Jens Balzer: In Sie wollen uns erzählen gibt es erstmals keine fest umrissene Gruppe herablassend betrachteter Individuen mehr, sondern nur noch ein unbestimmtes „die“, in dessen ebenso unbestimmter Ablehnung sich die Angst widerspiegelt, in Wirklichkeit längst schon dazuzugehören. Vielleicht könnte man sagen: Aus dem „Ich gegen die“ ist hier einerseits ein „Wer sind die?“ geworden sowie andererseits ein „Wer bin ich?“. (…) Man soll denen nicht glauben, die ihr maschinenartiges Funktionieren als eigenen Willen ausgeben. Man soll hinter die Selbstverkennungen schauen, in denen die Untertanen im Spätkapitalismus sich über ihr Untertanendasein hinwegtäuschen. Oder anders gesagt: Sie wollen uns erzählen will ein Song mit aufklärerischer Botschaft sein. Jeder indes, der mit musikalischen Mitteln aufzuklären versucht, riskiert damit zugleich, in die lächerlich gewordene Pose des politisch engagierten Liedermachers zu verfallen. Die Angst und die Tapferkeit, mit denen Tocotronic dieses Risiko eingehen, spiegeln sich im Mundharmonikagebrauch wider. Er ist Bekräftigung und zugleich ironische Brechung; Zeichen dafür, dass die Band einem für sie neuartigen Bedürfnis folgt, dessen ästhetischer Ausdruck sie aber befremdet. Zum ersten Mal, könnte man sagen, sind Tocotronic sich fremd in einem eigenen Song.

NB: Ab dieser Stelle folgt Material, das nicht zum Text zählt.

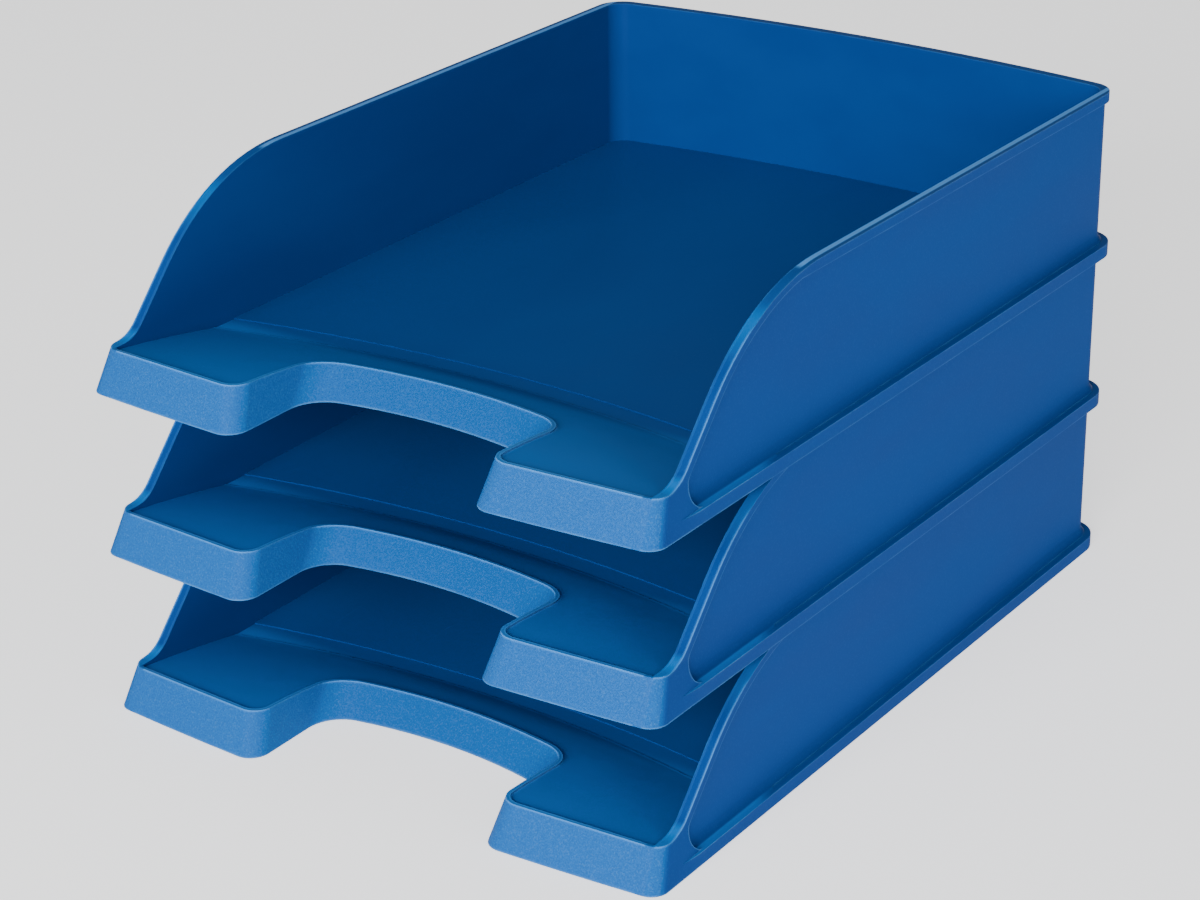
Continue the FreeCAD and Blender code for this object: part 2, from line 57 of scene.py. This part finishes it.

Ich meine auch irgendwo (im Reflektor-Podcast von Jan Müller?) gehört zu haben, dass es in dem Lied konkret um die Major-Plattenfirma Motor geht, die Tocotronic nach den Anfangserfolgen von L’Age d’Or nun „drafteten“. Auf jeden Fall schaffte die Band mit dem Song ihre erste Singles-Chartplatzierung (Platz 65). Und die Lyrics haben wie bei so vielen ihrer Texte Eingang in die Popkultur gefunden:

    Banner der Fans des 1. FC Nürnberg mit Tocotronic-Zitat

Auch schön: Das Video aus dem Wildpark Schwarze Berge in Hamburg-Harburg, in dem die Jungs Esel streicheln. Auch Tiere spielen nun also eine Rolle bei Tocotronic. Mit den drei Enten waren bei „Es ist egal, aber“ erstmals nicht die Bandmitglieder Coverstars. Das Entenfoto wurde von Jan beim Black Box Studio in Frankreich aufgenommen, wo das Album entstand (kurz darauf holte der Fuchs die armen Tiere). Ursprünglich sollte das Album sogar „Auf den Hund gekommen“ heißen, was zusammen mit den Entenfoto den skurrilen Humor der Band gezeigt hätte. Der Plan scheiterte am Veto von Carol v. Rautenkranz.